Magpie Murders by Anthony Horowitz

“Alan Conway is a bestselling crime writer. His editor, Susan Ryeland, has worked with him for years, and she’s intimately familiar with his detective, Atticus Pünd, who solves mysteries disturbing sleepy English villages. Alan’s traditional formula pays homage to queens of classic British crime such as Agatha Christie and Dorothy Sayers. It’s proved hugely successful. So successful that Susan must continue to put up with his troubling behavior if she wants to keep her job.

When Susan receives Alan’s latest manuscript, in which Atticus Pünd investigates a murder in an English manor house, Pye Hall, she has no reason to think it will be any different from the others. There will be dead bodies, a cast of intriguing suspects, plenty of red herrings and clues. But the more Susan reads, the more she realizes that there’s another story hidden in the pages of the manuscript—one of ruthless ambition, jealousy, and greed—and that soon it will lead to murder.”

My first exposure to Anthony Horowitz’s novels was through the recommendation of a co-worker.  He told me about a book he was reading called The Word is Murder, and although I wasn’t really into mysteries at that time, I was intrigued enough to pick it up.  It’s not too much to say that that book was one of my gateways into the mystery genre.  I’ve been following the series ever since (which continued with The Sentence is Death, A Line to Kill, and the upcoming The Twist of a Knife).

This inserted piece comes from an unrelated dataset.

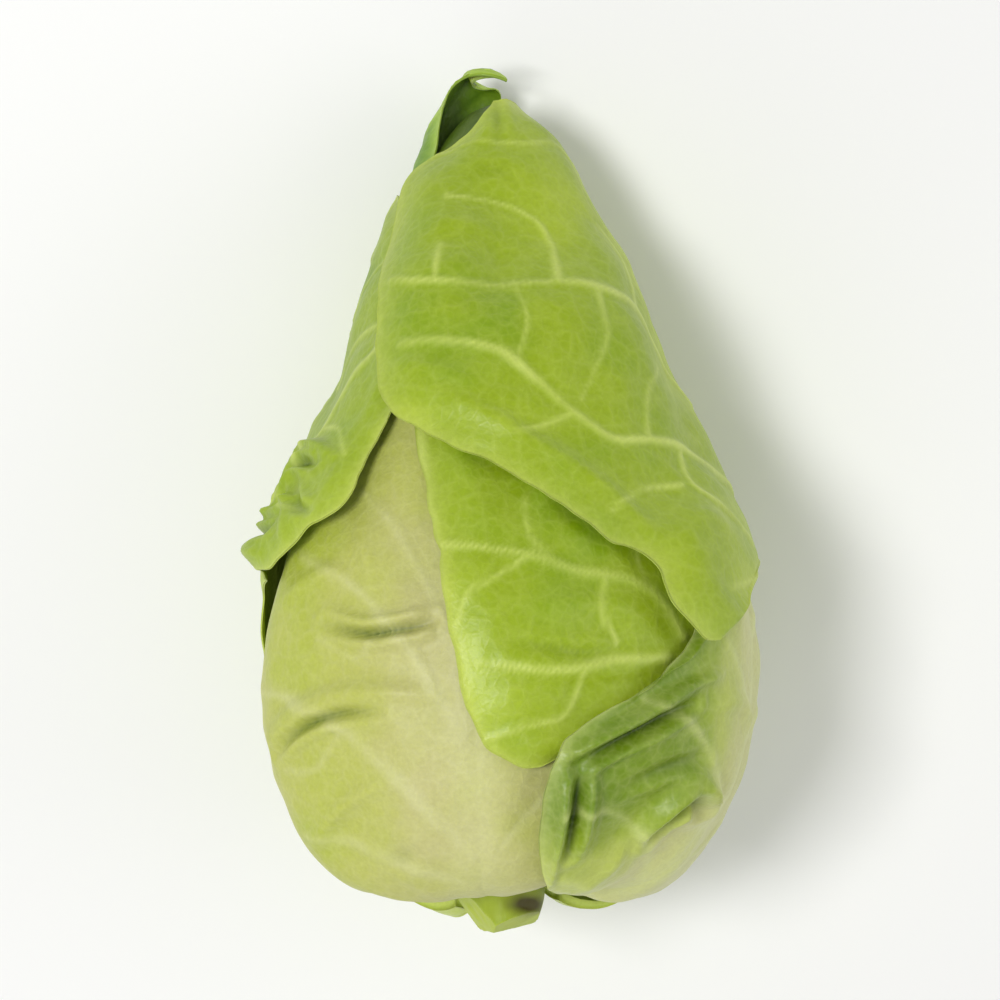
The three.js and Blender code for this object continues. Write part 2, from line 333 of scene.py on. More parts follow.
def build_leaf(spec):
    lines = leaf_lines(spec["rows"])
    wide, long = spec["grid"]
    # even steps along the leaf
    fine = np.linspace(0, 1, 400)
    tracks = [head_points(*spline(line, fine)[:, :2].T, 0) for line in lines]
    moves = [np.linalg.norm(np.diff(track, axis=0), axis=1) for track in tracks]
    travel = np.concatenate([[0], np.cumsum(np.max(moves, axis=0))])
    v_steps = np.interp(np.linspace(0, travel[-1], long), travel, fine)
    u_steps = np.sin(np.linspace(-1, 1, wide) * math.pi / 2 * CROWDING) / math.sin(math.pi / 2 * CROWDING)
    u, v = (g.ravel() for g in np.meshgrid(u_steps, v_steps))
    azimuth, rise, stand = place_on(lines, u, v).T
    heart = head_points(azimuth, rise, 0)
    ragged = np.abs(u) ** 6 * smooth(v, 0.1, 0.3)
    azimuth = azimuth + spec.get("ragged", 1) * ragged * (1.3 * noise(heart, 13, 9) + 0.7 * noise(heart, 4, 10))
    rise = rise + spec.get("ragged", 1) * ragged * (0.5 * noise(heart, 12, 11) + 0.3 * noise(heart, 4, 12))
    heart = head_points(azimuth, rise, 0)

    # distances across the leaf: to the midrib and to the margins
    rib = head_points(*place_on(lines, 0 * u, v)[:, :2].T, 0)
    side = head_points(*place_on(lines, np.sign(u) + (u == 0), v)[:, :2].T, 0)
    to_rib = np.linalg.norm(heart - rib, axis=1)
    half = np.linalg.norm(side - rib, axis=1)
    to_side = (1 - np.abs(u)) * np.maximum(half, 2)
    to_end = (1 - v) * travel[-1] * spec.get("end_scale", 0.5)
    to_edge = np.minimum(to_side, to_end)

    # the midrib and the veins
    rib_width = 11 * (1 - 0.85 * v) * spec.get("rib", 1)
    rib_ridge = np.exp(-((to_rib / rib_width) ** 2)) * (2.4 * (1 - v) ** 1.5 + 0.45)
    relief = rib_ridge.copy()
    vein = 0.75 * np.exp(-((to_rib / (0.5 * rib_width + 0.6)) ** 2))
    nearest = to_rib.copy()
    veins = list(spec.get("veins", ()))
    if "grown" in spec:
        veins += grown_veins(lines, **spec["grown"])
    for path, width, height in veins:
        wobble = 1.2 * noise(heart, 9, 5)
        distance, along = near(heart, path, 16)
        distance = np.abs(distance + wobble * np.minimum(distance / 4, 0.25))
        taper = 1 - 0.4 * along
        ridge = np.exp(-((distance / (width * taper)) ** 2))
        relief = np.maximum(relief, relief * 0.5 + height * taper * ridge)
        drawn = np.exp(-((distance / (0.85 * width * taper)) ** 2)) * (1.0 + 0.45 * noise(heart, 7, 13))
        vein = np.maximum(vein, min(1, 0.38 + 0.55 * height) * drawn * (0.65 + 0.35 * taper))
        nearest = np.minimum(nearest, distance + 2)

    # the blade swells between the veins, and rolls gently
    swell = spec.get("swell", 0.9)
    inside = smooth(to_edge, 0, 9)
    relief += swell * (1 - np.exp(-nearest / 7)) * inside
    relief += 0.7 * (1 + noise(heart, 26, 1)) * inside * spec.get("roll", 1)
    relief += 0.40 * (1 + noise(heart, 8, 2)) * inside * spec.get("roll", 1)
    relief += 0.16 * (1 + noise(heart, 3.6, 3)) * inside

    # folds: ridges stand up, and creases sink between raised lips, with painted shade in the creases
    shade = np.zeros(len(u))
    for path, width, height in spec.get("folds", ()):
        distance, along = near(heart, path, 4 * abs(width))
        fade = np.sin(math.pi * np.clip(along, 0.03, 0.97)) ** 0.6
        core = np.exp(-((distance / width) ** 2)) * fade
        if height > 0:
            relief += height * core
        else:
            lips = np.exp(-(((distance - 1.9 * width) / (1.1 * width)) ** 2)) * fade * (distance < 90)
            relief += -height * (0.9 * lips - 0.5 * core)
            # painted shade, darkest along the middle of each crease
            shade = np.maximum(shade, core**2 * min(1.0, -0.36 * height))
    relief = np.maximum(relief, 0)

    # the margins stand off and wave
    if spec.get("hood"):
        lift = stand
    else:
        margin_stand = np.where(u < 0, spline(lines[0], v)[:, 2], spline(lines[2], v)[:, 2])
        lift = 1.25 * margin_stand * np.exp(-((to_side / spec.get("lift_reach", 9)) ** 2))
    wave = spec.get("wave", 0.8)
    frill = (0.75 + 0.6 * noise(heart, 11, 7) + 0.45 * noise(heart, 5, 8)) * wave
    frilled = smooth(rise, 6, 14) * (1 - 0.75 * smooth(rise, 62, 74))
    lift = lift + np.maximum(frill, 0) * np.exp(-((to_edge / 4.5) ** 2)) * frilled
    for path, width, height in spec.get("lifts", ()):
        distance, along = near(heart, path, 3 * width)
        fade = np.sin(math.pi * np.clip(along, 0.08, 0.92)) ** 0.7
        lift = lift + height * np.exp(-((distance / width) ** 2)) * fade

    low = sample(drape(), azimuth, rise) + GAP
    edge_thin = 0.45 + 0.55 * smooth(to_edge, 0, 5)
    high = low + BLADE * edge_thin + relief
    outer = head_points(azimuth, rise, high + lift)
    inner = head_points(azimuth, rise, low + 0.75 * relief * smooth(to_edge, 0, 3) + lift)
    raise_map(azimuth, rise, high, (long, wide))

    tone = spec["tone"](to_rib, to_edge, v, rise, azimuth) + 0.14 * noise(heart, 30, 4) + 0.10 * noise(heart, 9, 6)
    layers = {
        "tone": np.clip(tone, 0, 1),
        "vein": np.clip(vein * spec.get("vein_show", 1), 0, 1),
        "edge": np.exp(-to_edge / 1.6),
        "painted_shade": shade,
    }
    name = spec["name"] + "_skin"
    band = spec.get("band", INNER_BAND)
    return build_mesh(name, to_row(outer), to_row(inner), wide, layers, band, spec.get("inside", 0))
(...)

Magpie Murders has been on my to-read list for a while, but it’s only recently that I read it, and I’m a bit ashamed to say that it’s because of TV that I finally did so.  The show Masterpiece Theater has begun running a series based on this book, and after the first couple of episodes, I had to know whodunnit.

This book is a two-for-the-price-of-one kind of book: Roughly the first half is a story about a detective named Atticus Pünd and the case involving the murder of a country gentleman, but the second half abruptly moves into the “present day” and follows the editor of the book you’ve just been reading.  Susan Ryeland has realized that the novel is missing its final pages, and so she has no clue who Pünd finally names as the killer.  And as everyone knows, you can’t have a whodunnit if you never find out who done it.  Her quest to find the missing pages is complicated when the author dies, apparently by suicide… or was it?

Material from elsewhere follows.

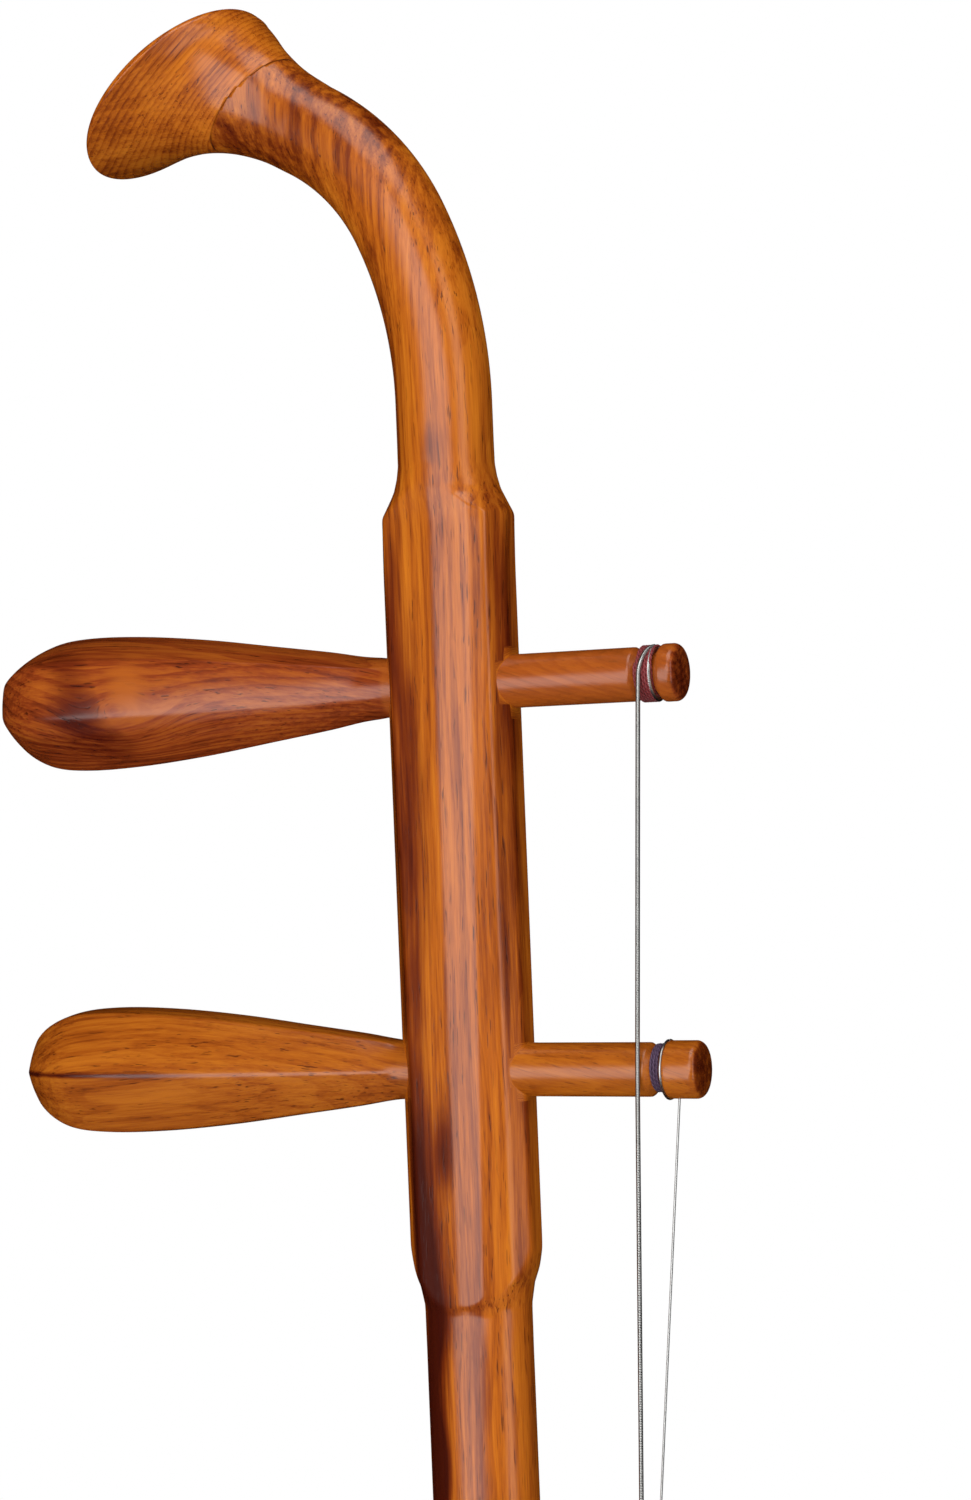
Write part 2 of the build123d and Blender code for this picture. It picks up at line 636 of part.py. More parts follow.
save(string_hitch(), "string_hitch")
save(hitch_bar(), "hitch_bar")
save(hitch_screws(), "hitch_screws")
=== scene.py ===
import math

import bmesh
import bpy
import numpy as np
from mathutils import Matrix, Vector


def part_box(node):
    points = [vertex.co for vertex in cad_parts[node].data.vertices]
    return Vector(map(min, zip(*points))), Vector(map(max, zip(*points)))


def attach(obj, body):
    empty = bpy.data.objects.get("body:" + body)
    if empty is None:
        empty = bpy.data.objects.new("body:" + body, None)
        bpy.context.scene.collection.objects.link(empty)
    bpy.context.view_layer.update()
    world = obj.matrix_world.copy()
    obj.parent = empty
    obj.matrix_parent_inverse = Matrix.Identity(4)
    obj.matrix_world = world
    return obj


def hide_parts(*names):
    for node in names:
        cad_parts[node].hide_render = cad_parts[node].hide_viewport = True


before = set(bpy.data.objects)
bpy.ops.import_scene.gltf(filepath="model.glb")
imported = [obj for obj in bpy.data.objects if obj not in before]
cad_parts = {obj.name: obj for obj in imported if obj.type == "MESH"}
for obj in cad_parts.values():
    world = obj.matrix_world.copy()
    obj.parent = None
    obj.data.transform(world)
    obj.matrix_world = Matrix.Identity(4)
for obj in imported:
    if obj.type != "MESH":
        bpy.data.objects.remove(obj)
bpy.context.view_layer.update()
MM = 0.001

# ---- dimensions shared with the CAD part, in millimetres -----------------------------------
NECK_A = 11.35
NECK_B = 9.5
NECK_FOOT = 86.0
HEAD_R = 10.0
HEAD_X = 0.3
HEAD_BEND_Z = 742.0
BENDS = ((90.0, 25.0), (49.0, 35.0))
FLARE = (
    (0.0, 0.0, 10.0, 0.0),
    (7.5, -0.3, 10.5, 0.0),
    (15.0, -0.4, 12.3, 3.5),
    (21.0, 0.1, 15.0, 8.3),
    (25.8, 1.7, 18.0, 13.0),
    (29.4, 3.9, 21.2, 17.8),
    (32.4, 5.9, 23.8, 20.4),
)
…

Admittedly, I was a bit taken aback by the fact that the novel doesn’t interweave the stories more, but I can see where the book’s structure wouldn’t work for a TV show.  Once I got past that realization, I thoroughly enjoyed this story.  Pünd comes across as a gentle soul, dedicated to the truth after having seen the ultimate evil in the Nazi concentration camps.  Ryeland, something of an alter-ego for Pünd, is intelligent and driven, and I was able to appreciate the creative wit involved in writing a character who edits crime fiction and is trying to apply what she’s learned from that to solving an actual murder.

Horowitz is clever with his clues in both stories, so when you get to the end, you can look back and see where the author misled you while telling you exactly what you’re seeing.  I didn’t see any loose ends and was able to appreciate the red herrings that are perfectly logical but which lead you in exactly the wrong direction.  Some of this may be because I’m new to the mystery genre, but as far as I’m concerned, in this respect it’s a job well done.

I have to give a shout-out to the setting.  Murder in fiction seems to have something quintessentially English about it, and this novel leans into this feeling by having the Pünd storyline set in a small English village in the 1950’s, and the Ryeland storyline set in a similar small village that inspired the one in the unfinished novel.  We get quaint pubs, a manor house, Saxon silver hoards, a vicar, various villagers–in short, all of the trappings of the kinds of stories that make the foundation of the mystery genre.  It evokes shades of Agatha Christie in the best possible way.

There’s a sequel to this book as well, called Moonflower Murders, and I think that one is getting bumped up higher in my to-read list.  Well done, Mr. Horowitz!  You’re keeping my interest in the mystery genre piqued.

This book was a personal purchase, and the description was nicked from Edelweiss.com.